VULNERABILITY IN EXCITABLE BELOUSOV-ZHABOTINSKY MEDIUM FROM 1D TO 2D

Mechanisms for initiating rotating waves in 1D and 2D excitable media were compared and parameters affecting wavefront formation were analyzed. The time delay between two sequentially initiated wavefronts (a conditioning wave followed by a test wave) was varied in order to induce rotating waves, a protocol similar to that utilized in cardiac muscle experiments to reveal vulnerability to rotating wave initiation. We define the vulnerability region, VR, as the range of time delays between conditioning and test waves where the test waves evolves into a rotating wave.
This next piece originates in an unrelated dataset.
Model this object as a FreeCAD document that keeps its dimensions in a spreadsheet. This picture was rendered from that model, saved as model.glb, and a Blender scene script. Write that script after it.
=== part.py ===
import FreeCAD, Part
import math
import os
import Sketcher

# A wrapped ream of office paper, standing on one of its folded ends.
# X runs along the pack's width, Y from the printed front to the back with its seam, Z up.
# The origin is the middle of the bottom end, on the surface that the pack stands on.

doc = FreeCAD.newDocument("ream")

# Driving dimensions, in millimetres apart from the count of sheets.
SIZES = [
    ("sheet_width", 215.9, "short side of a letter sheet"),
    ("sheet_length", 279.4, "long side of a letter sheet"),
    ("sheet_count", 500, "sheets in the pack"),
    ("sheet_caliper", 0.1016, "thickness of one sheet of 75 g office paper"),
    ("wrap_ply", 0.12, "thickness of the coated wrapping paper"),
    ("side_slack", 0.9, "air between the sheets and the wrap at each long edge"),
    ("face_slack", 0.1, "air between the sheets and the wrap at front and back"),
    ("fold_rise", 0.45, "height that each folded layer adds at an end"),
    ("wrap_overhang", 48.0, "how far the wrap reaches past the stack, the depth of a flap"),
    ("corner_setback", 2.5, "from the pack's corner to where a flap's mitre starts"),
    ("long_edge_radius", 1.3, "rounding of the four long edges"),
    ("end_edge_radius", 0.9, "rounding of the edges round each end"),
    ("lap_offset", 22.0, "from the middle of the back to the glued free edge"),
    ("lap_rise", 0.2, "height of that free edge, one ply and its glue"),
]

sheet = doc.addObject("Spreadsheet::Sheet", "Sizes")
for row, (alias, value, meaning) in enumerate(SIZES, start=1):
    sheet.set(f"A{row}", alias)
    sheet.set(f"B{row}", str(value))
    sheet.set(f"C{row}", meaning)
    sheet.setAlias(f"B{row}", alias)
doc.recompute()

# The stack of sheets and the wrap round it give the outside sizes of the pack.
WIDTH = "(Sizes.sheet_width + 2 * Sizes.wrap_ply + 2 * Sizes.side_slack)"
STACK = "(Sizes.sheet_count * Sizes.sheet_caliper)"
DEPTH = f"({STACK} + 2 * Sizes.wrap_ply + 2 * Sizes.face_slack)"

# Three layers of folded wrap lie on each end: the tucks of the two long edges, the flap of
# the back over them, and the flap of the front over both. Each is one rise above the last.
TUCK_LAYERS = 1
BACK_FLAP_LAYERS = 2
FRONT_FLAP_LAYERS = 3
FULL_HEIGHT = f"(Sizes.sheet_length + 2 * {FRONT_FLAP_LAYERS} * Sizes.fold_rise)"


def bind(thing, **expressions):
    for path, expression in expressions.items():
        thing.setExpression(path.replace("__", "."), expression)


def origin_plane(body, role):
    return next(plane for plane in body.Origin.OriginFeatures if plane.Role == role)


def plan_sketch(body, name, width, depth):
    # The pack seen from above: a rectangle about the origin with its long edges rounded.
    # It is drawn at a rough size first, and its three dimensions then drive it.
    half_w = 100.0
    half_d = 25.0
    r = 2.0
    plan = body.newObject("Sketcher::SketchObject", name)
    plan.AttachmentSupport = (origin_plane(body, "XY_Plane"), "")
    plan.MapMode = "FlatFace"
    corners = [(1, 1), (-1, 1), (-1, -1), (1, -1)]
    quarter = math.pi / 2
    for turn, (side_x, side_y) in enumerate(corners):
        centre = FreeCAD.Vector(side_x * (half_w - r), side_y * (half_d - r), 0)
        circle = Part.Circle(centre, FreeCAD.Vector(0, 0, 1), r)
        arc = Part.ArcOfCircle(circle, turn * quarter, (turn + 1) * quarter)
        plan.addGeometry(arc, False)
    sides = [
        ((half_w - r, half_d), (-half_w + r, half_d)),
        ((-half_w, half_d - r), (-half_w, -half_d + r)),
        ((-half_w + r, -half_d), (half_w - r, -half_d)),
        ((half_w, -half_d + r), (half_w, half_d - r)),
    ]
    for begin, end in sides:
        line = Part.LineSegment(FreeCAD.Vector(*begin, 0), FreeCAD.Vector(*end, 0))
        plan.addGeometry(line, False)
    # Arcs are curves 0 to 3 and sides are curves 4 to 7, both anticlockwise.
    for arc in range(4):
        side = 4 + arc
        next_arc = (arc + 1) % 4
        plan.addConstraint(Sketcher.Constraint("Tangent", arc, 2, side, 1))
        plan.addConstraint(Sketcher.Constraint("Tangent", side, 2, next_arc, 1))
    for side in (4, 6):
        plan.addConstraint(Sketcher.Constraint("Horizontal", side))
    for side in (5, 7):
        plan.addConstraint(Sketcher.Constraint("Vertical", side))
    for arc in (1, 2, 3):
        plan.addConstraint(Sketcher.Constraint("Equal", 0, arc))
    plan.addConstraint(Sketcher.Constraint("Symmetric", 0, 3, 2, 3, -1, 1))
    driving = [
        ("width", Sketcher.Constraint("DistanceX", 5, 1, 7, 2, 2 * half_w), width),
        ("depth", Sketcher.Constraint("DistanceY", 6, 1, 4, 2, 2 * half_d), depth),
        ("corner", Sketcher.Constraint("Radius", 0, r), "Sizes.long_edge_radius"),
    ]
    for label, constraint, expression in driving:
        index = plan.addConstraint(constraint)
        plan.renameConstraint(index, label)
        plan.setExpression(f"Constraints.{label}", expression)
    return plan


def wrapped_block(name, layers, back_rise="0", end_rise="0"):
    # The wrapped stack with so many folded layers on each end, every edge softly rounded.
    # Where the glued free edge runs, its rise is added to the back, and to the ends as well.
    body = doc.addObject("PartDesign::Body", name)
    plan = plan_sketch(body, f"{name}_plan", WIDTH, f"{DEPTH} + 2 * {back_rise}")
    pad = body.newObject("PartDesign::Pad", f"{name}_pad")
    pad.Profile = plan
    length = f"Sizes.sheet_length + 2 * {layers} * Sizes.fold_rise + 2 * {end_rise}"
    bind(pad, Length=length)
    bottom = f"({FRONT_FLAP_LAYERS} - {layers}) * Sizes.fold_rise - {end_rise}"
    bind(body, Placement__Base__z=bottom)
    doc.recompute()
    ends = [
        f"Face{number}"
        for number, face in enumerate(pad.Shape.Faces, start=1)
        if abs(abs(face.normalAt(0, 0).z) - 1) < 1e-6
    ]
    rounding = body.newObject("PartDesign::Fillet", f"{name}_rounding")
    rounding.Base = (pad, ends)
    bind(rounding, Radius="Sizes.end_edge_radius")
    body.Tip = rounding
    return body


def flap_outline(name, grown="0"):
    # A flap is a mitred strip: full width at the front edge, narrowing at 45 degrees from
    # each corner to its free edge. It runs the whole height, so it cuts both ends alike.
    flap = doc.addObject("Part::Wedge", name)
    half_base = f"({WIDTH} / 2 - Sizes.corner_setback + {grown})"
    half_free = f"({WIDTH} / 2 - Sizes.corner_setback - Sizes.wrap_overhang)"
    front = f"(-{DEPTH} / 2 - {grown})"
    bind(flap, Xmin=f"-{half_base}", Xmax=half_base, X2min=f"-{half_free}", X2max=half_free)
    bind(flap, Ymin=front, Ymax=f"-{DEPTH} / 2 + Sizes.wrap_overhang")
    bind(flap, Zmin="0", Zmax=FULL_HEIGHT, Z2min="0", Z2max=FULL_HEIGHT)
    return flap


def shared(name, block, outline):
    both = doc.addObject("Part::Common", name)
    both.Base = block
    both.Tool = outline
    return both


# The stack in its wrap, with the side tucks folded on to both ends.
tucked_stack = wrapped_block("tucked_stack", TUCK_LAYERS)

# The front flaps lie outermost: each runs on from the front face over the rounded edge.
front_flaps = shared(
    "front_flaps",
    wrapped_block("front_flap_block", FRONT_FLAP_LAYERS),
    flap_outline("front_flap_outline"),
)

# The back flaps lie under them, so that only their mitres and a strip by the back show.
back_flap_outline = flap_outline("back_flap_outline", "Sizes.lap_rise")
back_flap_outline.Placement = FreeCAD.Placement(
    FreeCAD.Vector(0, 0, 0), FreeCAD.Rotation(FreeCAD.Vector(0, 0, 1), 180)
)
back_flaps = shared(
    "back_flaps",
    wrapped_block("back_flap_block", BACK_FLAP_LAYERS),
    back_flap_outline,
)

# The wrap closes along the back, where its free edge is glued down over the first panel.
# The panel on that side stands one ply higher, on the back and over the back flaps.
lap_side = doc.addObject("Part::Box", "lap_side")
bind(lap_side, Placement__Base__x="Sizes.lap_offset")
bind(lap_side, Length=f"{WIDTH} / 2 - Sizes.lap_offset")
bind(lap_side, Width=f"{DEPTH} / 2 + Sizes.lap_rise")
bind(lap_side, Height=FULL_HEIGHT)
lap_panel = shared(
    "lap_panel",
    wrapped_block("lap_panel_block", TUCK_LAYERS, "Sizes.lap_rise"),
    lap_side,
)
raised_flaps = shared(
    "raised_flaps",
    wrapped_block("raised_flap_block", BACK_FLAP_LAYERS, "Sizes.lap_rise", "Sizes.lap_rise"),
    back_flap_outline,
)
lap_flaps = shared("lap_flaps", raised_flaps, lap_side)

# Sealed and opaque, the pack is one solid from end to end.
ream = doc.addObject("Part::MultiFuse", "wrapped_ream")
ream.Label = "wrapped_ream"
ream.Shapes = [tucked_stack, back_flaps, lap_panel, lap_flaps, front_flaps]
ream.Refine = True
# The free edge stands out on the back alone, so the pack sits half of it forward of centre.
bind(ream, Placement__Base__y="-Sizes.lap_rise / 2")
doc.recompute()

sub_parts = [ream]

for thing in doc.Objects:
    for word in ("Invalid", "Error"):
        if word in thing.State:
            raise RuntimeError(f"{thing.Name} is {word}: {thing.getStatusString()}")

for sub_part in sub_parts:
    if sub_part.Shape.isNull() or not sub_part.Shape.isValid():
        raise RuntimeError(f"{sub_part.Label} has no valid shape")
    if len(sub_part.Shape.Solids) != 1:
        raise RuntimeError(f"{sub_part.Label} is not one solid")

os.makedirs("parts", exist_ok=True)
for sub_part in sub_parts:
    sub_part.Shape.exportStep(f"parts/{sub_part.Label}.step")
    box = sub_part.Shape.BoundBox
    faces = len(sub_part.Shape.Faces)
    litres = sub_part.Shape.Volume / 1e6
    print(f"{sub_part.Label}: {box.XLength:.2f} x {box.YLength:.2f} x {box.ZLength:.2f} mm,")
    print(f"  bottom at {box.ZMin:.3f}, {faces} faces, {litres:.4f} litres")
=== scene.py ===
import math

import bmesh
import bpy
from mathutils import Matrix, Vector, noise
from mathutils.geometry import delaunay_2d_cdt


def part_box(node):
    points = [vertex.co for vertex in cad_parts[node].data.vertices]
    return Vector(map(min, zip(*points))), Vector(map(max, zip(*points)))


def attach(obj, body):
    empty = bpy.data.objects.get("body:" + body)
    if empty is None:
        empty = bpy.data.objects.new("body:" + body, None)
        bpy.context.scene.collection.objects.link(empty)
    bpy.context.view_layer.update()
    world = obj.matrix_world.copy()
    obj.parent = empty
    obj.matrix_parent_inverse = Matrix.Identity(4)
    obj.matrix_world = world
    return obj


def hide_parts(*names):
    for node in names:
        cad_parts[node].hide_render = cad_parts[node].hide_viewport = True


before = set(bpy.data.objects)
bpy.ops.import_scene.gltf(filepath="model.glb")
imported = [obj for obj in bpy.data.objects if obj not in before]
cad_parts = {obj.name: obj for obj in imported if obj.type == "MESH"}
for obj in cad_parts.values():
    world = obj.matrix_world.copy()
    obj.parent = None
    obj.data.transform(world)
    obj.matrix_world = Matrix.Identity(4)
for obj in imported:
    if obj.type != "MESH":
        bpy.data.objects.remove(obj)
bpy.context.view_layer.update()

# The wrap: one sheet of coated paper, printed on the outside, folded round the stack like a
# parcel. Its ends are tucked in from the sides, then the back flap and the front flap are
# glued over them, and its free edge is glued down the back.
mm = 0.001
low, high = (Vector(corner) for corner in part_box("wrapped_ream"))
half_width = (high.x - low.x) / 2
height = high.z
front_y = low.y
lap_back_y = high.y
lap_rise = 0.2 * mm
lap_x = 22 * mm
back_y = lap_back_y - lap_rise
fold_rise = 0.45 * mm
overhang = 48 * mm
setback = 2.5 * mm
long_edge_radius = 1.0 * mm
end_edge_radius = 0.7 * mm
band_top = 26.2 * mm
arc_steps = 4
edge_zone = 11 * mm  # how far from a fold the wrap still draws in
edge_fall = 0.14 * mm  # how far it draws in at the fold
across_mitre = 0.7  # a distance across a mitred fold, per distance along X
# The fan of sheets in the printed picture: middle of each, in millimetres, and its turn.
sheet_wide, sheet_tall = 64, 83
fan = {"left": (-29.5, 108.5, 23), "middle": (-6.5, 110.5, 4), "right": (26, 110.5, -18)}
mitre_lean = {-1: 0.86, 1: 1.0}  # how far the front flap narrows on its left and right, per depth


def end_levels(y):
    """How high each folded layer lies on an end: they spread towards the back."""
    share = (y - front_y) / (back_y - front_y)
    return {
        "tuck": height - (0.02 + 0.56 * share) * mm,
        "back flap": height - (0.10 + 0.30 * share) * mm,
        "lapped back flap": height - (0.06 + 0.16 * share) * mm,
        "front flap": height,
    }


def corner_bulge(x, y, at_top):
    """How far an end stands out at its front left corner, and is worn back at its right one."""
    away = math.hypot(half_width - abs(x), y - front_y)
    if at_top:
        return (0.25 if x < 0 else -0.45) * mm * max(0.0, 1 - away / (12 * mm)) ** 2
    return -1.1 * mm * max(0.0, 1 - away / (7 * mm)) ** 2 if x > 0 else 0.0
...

The smaller the VR, the more resistant the heart is against origination of dangerous cardiac arrhythmias. Heterogeneity of cardiac muscle is widely recognized as the prerequisite for rotating wave initiation. We have identified the VR in homogeneous 2D excitable media. In the Belousov-Zhabotinsky (BZ) reaction with immobilized catalyst and in the Oregonator model of this reaction, a properly timed test wave gives rise to rotating waves. The VR was increased when the size of the perturbation used for test wave creation was increased or when the threshold for propagation was decreased. Increasing the dimensionality of the medium for 1D to 2D results in diminishing of VR.